The required output consists solely of the lines from the one containing "bpy.context.scene.collection.objects.link(moulding)" down to the one containing "for node in", both included, each quoted exactly.

- [Records with modeling code]:
====
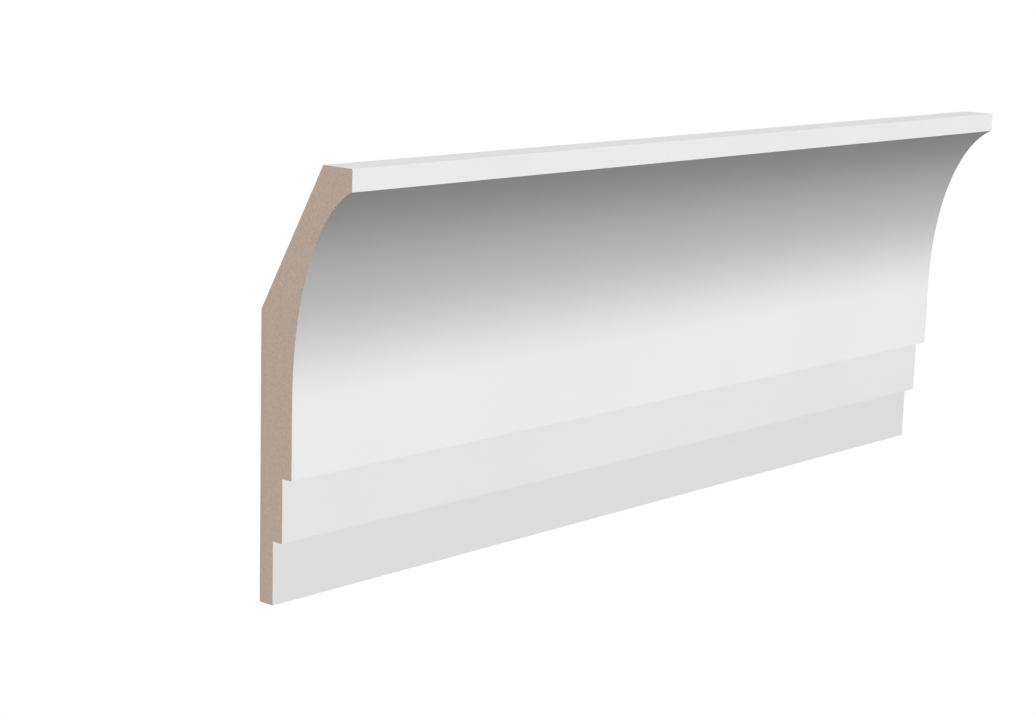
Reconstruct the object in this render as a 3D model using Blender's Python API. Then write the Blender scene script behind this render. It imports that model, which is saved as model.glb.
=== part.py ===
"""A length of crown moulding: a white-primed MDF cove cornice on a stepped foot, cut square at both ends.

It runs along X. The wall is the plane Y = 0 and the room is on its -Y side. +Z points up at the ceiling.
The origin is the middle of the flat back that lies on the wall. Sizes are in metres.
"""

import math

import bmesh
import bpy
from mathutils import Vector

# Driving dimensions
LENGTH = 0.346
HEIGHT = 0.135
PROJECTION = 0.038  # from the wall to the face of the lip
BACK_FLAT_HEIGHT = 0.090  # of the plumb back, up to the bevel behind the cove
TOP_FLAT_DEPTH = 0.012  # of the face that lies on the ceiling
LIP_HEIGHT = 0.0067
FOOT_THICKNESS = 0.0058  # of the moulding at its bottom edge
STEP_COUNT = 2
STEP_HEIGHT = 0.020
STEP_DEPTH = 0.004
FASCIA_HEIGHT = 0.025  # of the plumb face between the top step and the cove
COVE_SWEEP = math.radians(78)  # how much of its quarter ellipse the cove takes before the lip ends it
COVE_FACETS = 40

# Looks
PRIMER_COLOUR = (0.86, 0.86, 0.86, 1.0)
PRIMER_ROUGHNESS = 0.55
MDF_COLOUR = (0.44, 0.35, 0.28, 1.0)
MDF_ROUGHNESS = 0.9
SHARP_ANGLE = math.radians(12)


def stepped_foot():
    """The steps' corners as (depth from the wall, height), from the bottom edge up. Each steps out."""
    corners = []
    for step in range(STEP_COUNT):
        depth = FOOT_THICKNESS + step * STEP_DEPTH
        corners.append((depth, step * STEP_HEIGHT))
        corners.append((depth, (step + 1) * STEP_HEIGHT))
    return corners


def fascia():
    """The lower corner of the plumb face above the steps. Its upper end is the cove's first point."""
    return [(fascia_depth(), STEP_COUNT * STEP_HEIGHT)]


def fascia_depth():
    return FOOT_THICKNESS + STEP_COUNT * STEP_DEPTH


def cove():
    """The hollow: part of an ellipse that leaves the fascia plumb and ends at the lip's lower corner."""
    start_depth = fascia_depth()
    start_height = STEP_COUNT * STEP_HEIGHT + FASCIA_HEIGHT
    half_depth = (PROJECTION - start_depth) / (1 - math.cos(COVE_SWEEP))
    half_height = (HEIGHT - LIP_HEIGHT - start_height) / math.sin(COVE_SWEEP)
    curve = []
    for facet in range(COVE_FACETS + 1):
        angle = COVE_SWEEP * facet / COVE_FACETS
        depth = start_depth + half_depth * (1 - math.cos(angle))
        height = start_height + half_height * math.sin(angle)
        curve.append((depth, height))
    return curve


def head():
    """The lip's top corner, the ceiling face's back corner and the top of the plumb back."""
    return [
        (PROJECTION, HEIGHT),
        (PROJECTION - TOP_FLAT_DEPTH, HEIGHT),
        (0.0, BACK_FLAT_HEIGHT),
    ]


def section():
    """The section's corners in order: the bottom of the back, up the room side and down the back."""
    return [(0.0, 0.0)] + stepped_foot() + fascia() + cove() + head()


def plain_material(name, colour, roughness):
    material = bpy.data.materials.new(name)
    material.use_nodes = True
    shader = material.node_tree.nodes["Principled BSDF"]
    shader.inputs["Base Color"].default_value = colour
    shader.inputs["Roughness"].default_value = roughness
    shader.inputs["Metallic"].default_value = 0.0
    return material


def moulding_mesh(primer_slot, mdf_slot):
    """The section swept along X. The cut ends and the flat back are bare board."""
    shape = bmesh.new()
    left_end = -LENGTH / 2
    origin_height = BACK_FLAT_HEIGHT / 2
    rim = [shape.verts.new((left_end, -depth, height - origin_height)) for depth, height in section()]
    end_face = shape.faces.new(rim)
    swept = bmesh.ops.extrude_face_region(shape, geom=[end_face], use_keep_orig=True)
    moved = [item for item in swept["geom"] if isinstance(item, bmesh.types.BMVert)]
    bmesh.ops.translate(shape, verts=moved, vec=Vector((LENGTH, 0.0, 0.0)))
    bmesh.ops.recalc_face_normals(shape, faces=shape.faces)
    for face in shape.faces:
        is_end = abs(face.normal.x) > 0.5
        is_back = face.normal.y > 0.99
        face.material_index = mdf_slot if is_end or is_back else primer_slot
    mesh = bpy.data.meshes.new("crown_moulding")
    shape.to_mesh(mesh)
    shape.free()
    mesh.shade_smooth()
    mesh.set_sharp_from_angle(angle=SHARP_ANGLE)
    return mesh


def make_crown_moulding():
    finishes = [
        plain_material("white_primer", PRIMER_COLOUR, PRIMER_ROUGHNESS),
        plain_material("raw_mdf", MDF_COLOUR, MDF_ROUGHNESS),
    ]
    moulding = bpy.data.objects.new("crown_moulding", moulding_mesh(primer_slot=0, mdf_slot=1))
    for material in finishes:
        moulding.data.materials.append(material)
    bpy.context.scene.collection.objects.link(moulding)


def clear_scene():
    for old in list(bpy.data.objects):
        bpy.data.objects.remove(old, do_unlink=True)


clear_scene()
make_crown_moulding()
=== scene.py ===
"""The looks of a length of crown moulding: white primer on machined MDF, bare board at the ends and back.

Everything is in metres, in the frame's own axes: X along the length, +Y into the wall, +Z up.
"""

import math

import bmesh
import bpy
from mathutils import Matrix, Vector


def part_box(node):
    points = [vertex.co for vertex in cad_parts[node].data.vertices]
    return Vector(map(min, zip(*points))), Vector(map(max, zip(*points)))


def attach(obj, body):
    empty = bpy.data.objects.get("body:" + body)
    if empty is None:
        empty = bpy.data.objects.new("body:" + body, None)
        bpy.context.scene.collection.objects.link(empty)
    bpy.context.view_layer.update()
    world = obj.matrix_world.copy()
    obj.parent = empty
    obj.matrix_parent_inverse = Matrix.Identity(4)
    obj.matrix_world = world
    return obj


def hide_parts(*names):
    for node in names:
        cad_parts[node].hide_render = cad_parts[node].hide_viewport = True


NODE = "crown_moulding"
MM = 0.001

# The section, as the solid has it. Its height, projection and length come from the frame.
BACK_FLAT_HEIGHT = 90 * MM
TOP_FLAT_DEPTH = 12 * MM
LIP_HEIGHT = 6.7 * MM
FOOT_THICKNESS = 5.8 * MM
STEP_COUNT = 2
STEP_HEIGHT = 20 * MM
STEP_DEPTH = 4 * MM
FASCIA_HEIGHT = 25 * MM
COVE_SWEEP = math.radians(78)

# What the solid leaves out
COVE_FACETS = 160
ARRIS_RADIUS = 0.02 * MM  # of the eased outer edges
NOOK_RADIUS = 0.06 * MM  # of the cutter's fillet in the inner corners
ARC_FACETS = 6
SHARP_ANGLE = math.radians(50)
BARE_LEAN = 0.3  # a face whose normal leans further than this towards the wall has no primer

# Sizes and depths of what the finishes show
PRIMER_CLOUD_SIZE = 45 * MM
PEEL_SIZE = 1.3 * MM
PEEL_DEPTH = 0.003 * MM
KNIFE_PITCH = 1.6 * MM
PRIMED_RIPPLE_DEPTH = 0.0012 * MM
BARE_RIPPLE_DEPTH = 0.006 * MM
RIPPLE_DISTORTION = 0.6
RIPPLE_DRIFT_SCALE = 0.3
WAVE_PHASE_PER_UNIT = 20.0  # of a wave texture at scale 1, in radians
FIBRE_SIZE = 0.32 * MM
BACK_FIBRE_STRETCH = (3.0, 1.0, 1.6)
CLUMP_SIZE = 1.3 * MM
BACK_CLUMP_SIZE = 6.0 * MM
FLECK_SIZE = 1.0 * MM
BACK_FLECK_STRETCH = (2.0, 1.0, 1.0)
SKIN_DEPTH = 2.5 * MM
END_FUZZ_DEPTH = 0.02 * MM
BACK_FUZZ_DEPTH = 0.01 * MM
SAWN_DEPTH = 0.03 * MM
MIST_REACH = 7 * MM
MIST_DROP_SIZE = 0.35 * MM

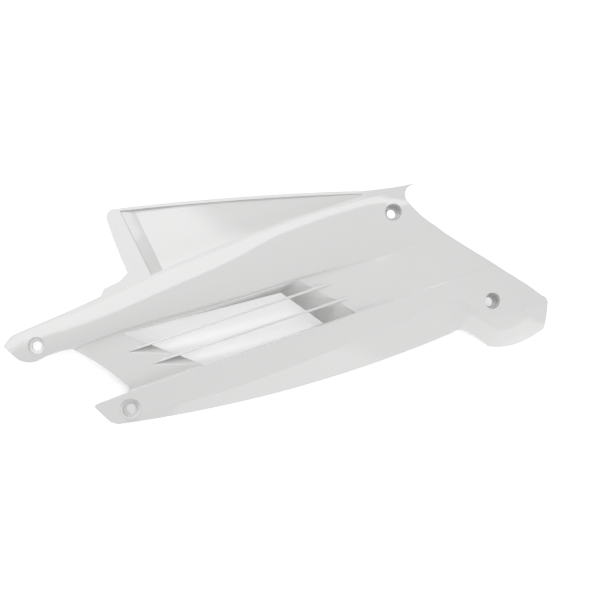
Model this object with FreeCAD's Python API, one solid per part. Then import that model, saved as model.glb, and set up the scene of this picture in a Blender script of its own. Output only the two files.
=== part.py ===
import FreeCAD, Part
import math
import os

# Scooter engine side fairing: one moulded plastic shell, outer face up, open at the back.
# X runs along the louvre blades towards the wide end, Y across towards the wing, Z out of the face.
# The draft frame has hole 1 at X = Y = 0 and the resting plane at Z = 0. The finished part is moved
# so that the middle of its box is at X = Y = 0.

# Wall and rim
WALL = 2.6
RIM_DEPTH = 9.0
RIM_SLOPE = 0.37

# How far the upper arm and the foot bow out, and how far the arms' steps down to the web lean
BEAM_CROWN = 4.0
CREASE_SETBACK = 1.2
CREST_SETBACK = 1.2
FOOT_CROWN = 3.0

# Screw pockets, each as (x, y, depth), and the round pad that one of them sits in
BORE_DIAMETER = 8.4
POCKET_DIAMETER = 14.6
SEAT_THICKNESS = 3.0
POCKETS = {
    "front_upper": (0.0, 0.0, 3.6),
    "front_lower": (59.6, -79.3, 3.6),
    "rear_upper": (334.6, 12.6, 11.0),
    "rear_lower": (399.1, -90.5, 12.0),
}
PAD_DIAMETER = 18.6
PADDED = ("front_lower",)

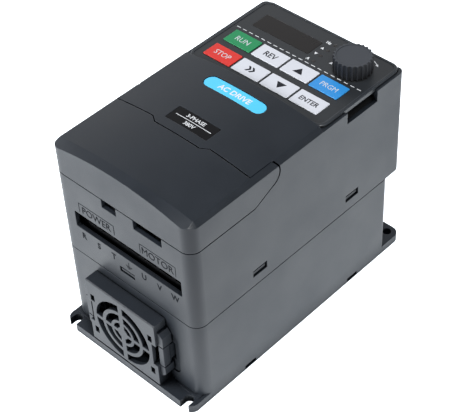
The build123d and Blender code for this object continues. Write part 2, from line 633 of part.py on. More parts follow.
====
- [The reply]:
    bpy.context.scene.collection.objects.link(moulding)


def clear_scene():
    for old in list(bpy.data.objects):
        bpy.data.objects.remove(old, do_unlink=True)


clear_scene()
make_crown_moulding()
=== scene.py ===
"""The looks of a length of crown moulding: white primer on machined MDF, bare board at the ends and back.

Everything is in metres, in the frame's own axes: X along the length, +Y into the wall, +Z up.
"""

import math

import bmesh
import bpy
from mathutils import Matrix, Vector


def part_box(node):
    points = [vertex.co for vertex in cad_parts[node].data.vertices]
    return Vector(map(min, zip(*points))), Vector(map(max, zip(*points)))


def attach(obj, body):
    empty = bpy.data.objects.get("body:" + body)
    if empty is None:
        empty = bpy.data.objects.new("body:" + body, None)
        bpy.context.scene.collection.objects.link(empty)
    bpy.context.view_layer.update()
    world = obj.matrix_world.copy()
    obj.parent = empty
    obj.matrix_parent_inverse = Matrix.Identity(4)
    obj.matrix_world = world
    return obj


def hide_parts(*names):
    for node in names:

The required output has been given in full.